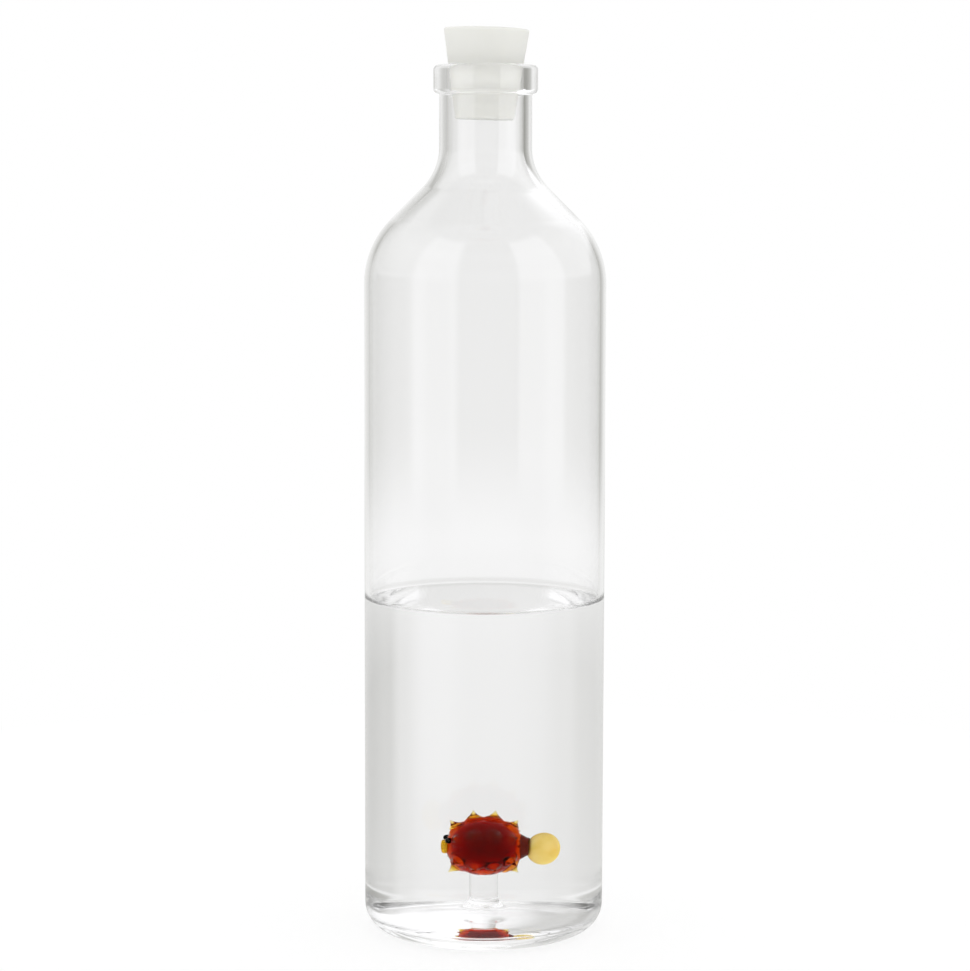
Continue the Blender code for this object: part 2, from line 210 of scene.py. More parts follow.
# %% What the glass lets through
# Grey cards before a white field, and the field above their tops.
SEEN_THROUGH = (
    (-180, 1.0), (-152, 1.0), (-140, 0.75), (-122, 0.75), (-112, 1.0), (-82, 0.75), (-62, 0.58),
    (-45, 0.58), (-32, 0.63), (-22, 0.76), (-12, 0.88), (-6, 0.91), (4, 0.91), (9, 0.95), (14, 0.94),
    (23, 0.74), (30, 0.5), (50, 0.33), (82, 0.45), (112, 1.0), (122, 0.75), (140, 0.75), (152, 1.0),
    (180, 1.0),
)
SEEN_ABOVE = (
    (-180, 1.18), (-90, 1.18), (-60, 0.78), (-38, 0.6), (-29, 0.48), (-25, 0.5), (-20, 0.68), (-12, 0.7),
    (-3, 1.05), (5, 1.18), (180, 1.18),
)
CARD_TOPS = ((-180, 6), (-40, 6), (12, 6), (20, 13), (46, 14), (56, 6), (180, 6))  # elevations
CARD_FADE = 3.5                   # the tops fade out this far up and down
# The table, by elevation: its grey, and how much of the cards shows over it.
TABLE_GREY = (
    (-90, 0.75), (-60, 0.75), (-44, 0.85), (-33, 1.0), (-27, 0.92), (-19, 0.85), (-13.5, 0.89), (-10, 0.98),
    (-7, 1.06),
)
TABLE_CARDS = ((-90, 0.0), (-22, 0.0), (-14, 0.34), (-10, 0.62), (-8.8, 0.66), (-8, 0.4), (-7, 0.3))
TABLE_EDGE = (-7.4, -4.8)         # the elevations between which the table ends
# The Mix node's sockets for colours: the second colour's share, the two colours, and what comes out.
SHARE, FIRST, SECOND, MIXED = 0, 6, 7, 2

cards = ring(SEEN_THROUGH)
# The ramp holds each top as a share of 90 degrees. What is left of the elevation is the height above it.
card_tops = ring([(angle, top / 90) for angle, top in CARD_TOPS])
above_top = add_node(
    sky, "ShaderNodeMath", {0: card_tops, 1: -90, 2: elevation}, operation="MULTIPLY_ADD"
).outputs[0]
over_cards = add_node(sky, "ShaderNodeMapRange", {
    "Value": above_top, "From Min": -CARD_FADE, "From Max": CARD_FADE,
}, interpolation_type="SMOOTHSTEP").outputs["Result"]
behind = add_node(sky, "ShaderNodeMix", {
    SHARE: over_cards, FIRST: cards, SECOND: ring(SEEN_ABOVE),
}, data_type="RGBA").outputs[MIXED]
table = add_node(sky, "ShaderNodeMix", {
    SHARE: column(TABLE_CARDS), FIRST: column(TABLE_GREY), SECOND: cards,
}, data_type="RGBA").outputs[MIXED]
over_table = add_node(sky, "ShaderNodeMapRange", {
    "Value": elevation, "From Min": TABLE_EDGE[0], "From Max": TABLE_EDGE[1],
}, interpolation_type="SMOOTHSTEP").outputs["Result"]
let_through = add_node(sky, "ShaderNodeMix", {
    SHARE: over_table, FIRST: table, SECOND: behind,
}, data_type="RGBA").outputs[MIXED]
print("the darkest card seen through the glass:", min(level for _, level in SEEN_THROUGH))

# %% [markdown]
# A smooth skin also mirrors a little of what is round it, and more so towards the bottle's edges. In front is
# a dark room with a tall soft box on each side, which gives the two pale upright bands. The light field
# behind is mirrored too, at the very edges.

# %% What the glass mirrors
MIRRORED = (
    (-180, 0.02), (-158, 0.02), (-148, 1.8), (-112, 1.8), (-102, 0.6), (-60, 0.75), (-32, 0.7), (-22, 0.75),
    (-12, 0.87), (-6, 1.0), (8, 1.0), (14, 0.85), (23, 0.7), (30, 0.55), (50, 0.6), (95, 0.6), (103, 1.9),
    (145, 1.9), (151, 0.02), (180, 0.02),
)
BOX_TOP = (50.0, 58.0)            # the elevations between which the boxes end
CEILING_GREY = 0.25               # what is mirrored above them
# The table is white close under the bottle. Further out it goes by the compass, and is dark in front.
TABLE_NEARNESS = ((-90, 1.0), (-28, 1.0), (-18, 0.0))
TABLE_FURTHER_OUT = ((-180, 0.02), (-125, 0.02), (-85, 0.75), (85, 0.7), (125, 0.02), (180, 0.02))


def grey(level):
    """An amount of light as linear red, green, blue and alpha."""
    return (level, level, level, 1)


over_boxes = add_node(sky, "ShaderNodeMapRange", {
    "Value": elevation, "From Min": BOX_TOP[0], "From Max": BOX_TOP[1],
}, interpolation_type="SMOOTHSTEP").outputs["Result"]
room = add_node(sky, "ShaderNodeMix", {
    SHARE: over_boxes, FIRST: ring(MIRRORED), SECOND: grey(CEILING_GREY),
}, data_type="RGBA").outputs[MIXED]
mirrored_table = add_node(sky, "ShaderNodeMix", {
    SHARE: column(TABLE_NEARNESS), FIRST: ring(TABLE_FURTHER_OUT), SECOND: grey(1.0),
}, data_type="RGBA").outputs[MIXED]
mirrored = add_node(sky, "ShaderNodeMix", {
    SHARE: over_table, FIRST: mirrored_table, SECOND: room,
}, data_type="RGBA").outputs[MIXED]
print("the brightest box mirrored in the glass:", max(level for _, level in MIRRORED))

# %% [markdown]
# Every ray that leaves the scene asks the world for its colour. The Light Path node tells what the ray did
# last, so each kind of ray can see a studio of its own. Lamps could light the plug and the floor, but the
# glass would mirror them, and an even white from all sides is the plainest soft light.

# %% Which light sees which
# Behind glass the light on matt surfaces is stronger, because the glass keeps part of it out.
MATT_LIGHT = 1.08
MATT_LIGHT_INSIDE = 1.78

path = add_node(sky, "ShaderNodeLightPath").outputs
on_matt = add_node(sky, "ShaderNodeMix", {
    SHARE: path["Is Transmission Ray"], FIRST: grey(MATT_LIGHT), SECOND: grey(MATT_LIGHT_INSIDE),
}, data_type="RGBA").outputs[MIXED]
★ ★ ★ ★
Goal
Nothing should be changed: write out all of the data as is.

Output
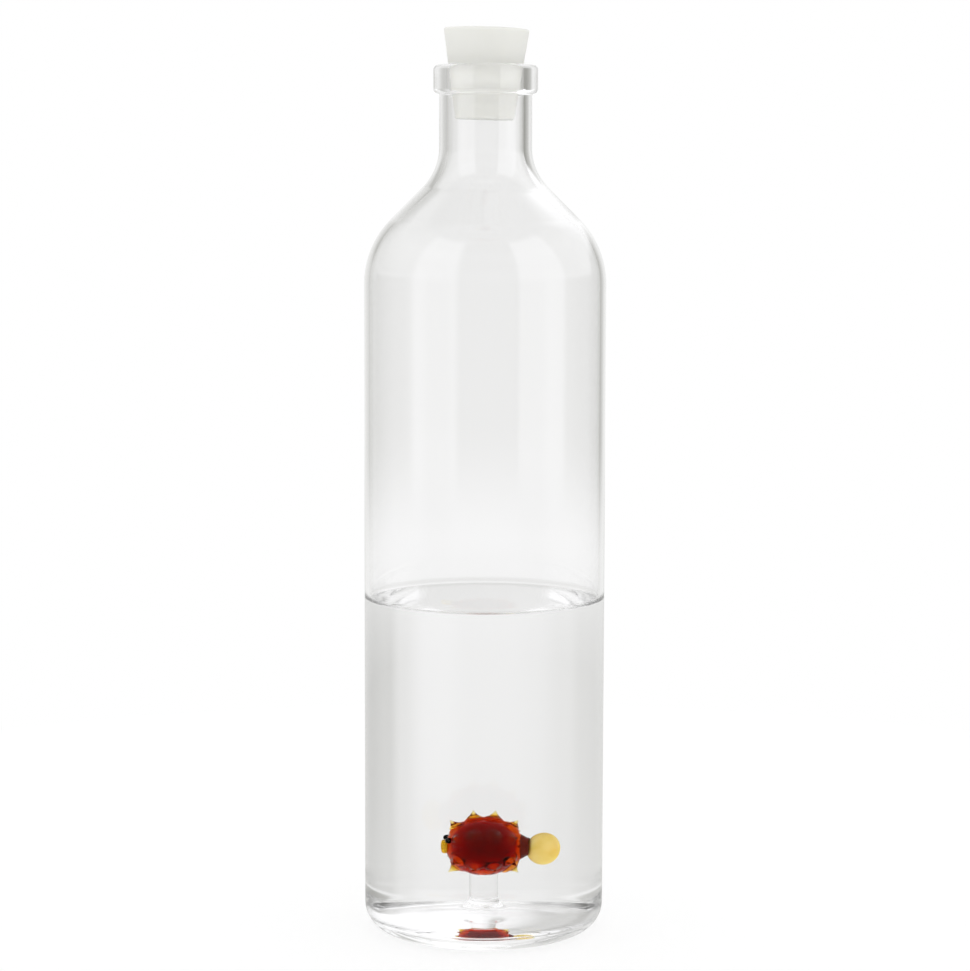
Continue the Blender code for this object: part 2, from line 210 of scene.py. More parts follow.
# %% What the glass lets through
# Grey cards before a white field, and the field above their tops.
SEEN_THROUGH = (
    (-180, 1.0), (-152, 1.0), (-140, 0.75), (-122, 0.75), (-112, 1.0), (-82, 0.75), (-62, 0.58),
    (-45, 0.58), (-32, 0.63), (-22, 0.76), (-12, 0.88), (-6, 0.91), (4, 0.91), (9, 0.95), (14, 0.94),
    (23, 0.74), (30, 0.5), (50, 0.33), (82, 0.45), (112, 1.0), (122, 0.75), (140, 0.75), (152, 1.0),
    (180, 1.0),
)
SEEN_ABOVE = (
    (-180, 1.18), (-90, 1.18), (-60, 0.78), (-38, 0.6), (-29, 0.48), (-25, 0.5), (-20, 0.68), (-12, 0.7),
    (-3, 1.05), (5, 1.18), (180, 1.18),
)
CARD_TOPS = ((-180, 6), (-40, 6), (12, 6), (20, 13), (46, 14), (56, 6), (180, 6))  # elevations
CARD_FADE = 3.5                   # the tops fade out this far up and down
# The table, by elevation: its grey, and how much of the cards shows over it.
TABLE_GREY = (
    (-90, 0.75), (-60, 0.75), (-44, 0.85), (-33, 1.0), (-27, 0.92), (-19, 0.85), (-13.5, 0.89), (-10, 0.98),
    (-7, 1.06),
)
TABLE_CARDS = ((-90, 0.0), (-22, 0.0), (-14, 0.34), (-10, 0.62), (-8.8, 0.66), (-8, 0.4), (-7, 0.3))
TABLE_EDGE = (-7.4, -4.8)         # the elevations between which the table ends
# The Mix node's sockets for colours: the second colour's share, the two colours, and what comes out.
SHARE, FIRST, SECOND, MIXED = 0, 6, 7, 2

cards = ring(SEEN_THROUGH)
# The ramp holds each top as a share of 90 degrees. What is left of the elevation is the height above it.
card_tops = ring([(angle, top / 90) for angle, top in CARD_TOPS])
above_top = add_node(
    sky, "ShaderNodeMath", {0: card_tops, 1: -90, 2: elevation}, operation="MULTIPLY_ADD"
).outputs[0]
over_cards = add_node(sky, "ShaderNodeMapRange", {
    "Value": above_top, "From Min": -CARD_FADE, "From Max": CARD_FADE,
}, interpolation_type="SMOOTHSTEP").outputs["Result"]
behind = add_node(sky, "ShaderNodeMix", {
    SHARE: over_cards, FIRST: cards, SECOND: ring(SEEN_ABOVE),
}, data_type="RGBA").outputs[MIXED]
table = add_node(sky, "ShaderNodeMix", {
    SHARE: column(TABLE_CARDS), FIRST: column(TABLE_GREY), SECOND: cards,
}, data_type="RGBA").outputs[MIXED]
over_table = add_node(sky, "ShaderNodeMapRange", {
    "Value": elevation, "From Min": TABLE_EDGE[0], "From Max": TABLE_EDGE[1],
}, interpolation_type="SMOOTHSTEP").outputs["Result"]
let_through = add_node(sky, "ShaderNodeMix", {
    SHARE: over_table, FIRST: table, SECOND: behind,
}, data_type="RGBA").outputs[MIXED]
print("the darkest card seen through the glass:", min(level for _, level in SEEN_THROUGH))

# %% [markdown]
# A smooth skin also mirrors a little of what is round it, and more so towards the bottle's edges. In front is
# a dark room with a tall soft box on each side, which gives the two pale upright bands. The light field
# behind is mirrored too, at the very edges.

# %% What the glass mirrors
MIRRORED = (
    (-180, 0.02), (-158, 0.02), (-148, 1.8), (-112, 1.8), (-102, 0.6), (-60, 0.75), (-32, 0.7), (-22, 0.75),
    (-12, 0.87), (-6, 1.0), (8, 1.0), (14, 0.85), (23, 0.7), (30, 0.55), (50, 0.6), (95, 0.6), (103, 1.9),
    (145, 1.9), (151, 0.02), (180, 0.02),
)
BOX_TOP = (50.0, 58.0)            # the elevations between which the boxes end
CEILING_GREY = 0.25               # what is mirrored above them
# The table is white close under the bottle. Further out it goes by the compass, and is dark in front.
TABLE_NEARNESS = ((-90, 1.0), (-28, 1.0), (-18, 0.0))
TABLE_FURTHER_OUT = ((-180, 0.02), (-125, 0.02), (-85, 0.75), (85, 0.7), (125, 0.02), (180, 0.02))


def grey(level):
    """An amount of light as linear red, green, blue and alpha."""
    return (level, level, level, 1)


over_boxes = add_node(sky, "ShaderNodeMapRange", {
    "Value": elevation, "From Min": BOX_TOP[0], "From Max": BOX_TOP[1],
}, interpolation_type="SMOOTHSTEP").outputs["Result"]
room = add_node(sky, "ShaderNodeMix", {
    SHARE: over_boxes, FIRST: ring(MIRRORED), SECOND: grey(CEILING_GREY),
}, data_type="RGBA").outputs[MIXED]
mirrored_table = add_node(sky, "ShaderNodeMix", {
    SHARE: column(TABLE_NEARNESS), FIRST: ring(TABLE_FURTHER_OUT), SECOND: grey(1.0),
}, data_type="RGBA").outputs[MIXED]
mirrored = add_node(sky, "ShaderNodeMix", {
    SHARE: over_table, FIRST: mirrored_table, SECOND: room,
}, data_type="RGBA").outputs[MIXED]
print("the brightest box mirrored in the glass:", max(level for _, level in MIRRORED))

# %% [markdown]
# Every ray that leaves the scene asks the world for its colour. The Light Path node tells what the ray did
# last, so each kind of ray can see a studio of its own. Lamps could light the plug and the floor, but the
# glass would mirror them, and an even white from all sides is the plainest soft light.

# %% Which light sees which
# Behind glass the light on matt surfaces is stronger, because the glass keeps part of it out.
MATT_LIGHT = 1.08
MATT_LIGHT_INSIDE = 1.78

path = add_node(sky, "ShaderNodeLightPath").outputs
on_matt = add_node(sky, "ShaderNodeMix", {
    SHARE: path["Is Transmission Ray"], FIRST: grey(MATT_LIGHT), SECOND: grey(MATT_LIGHT_INSIDE),
}, data_type="RGBA").outputs[MIXED]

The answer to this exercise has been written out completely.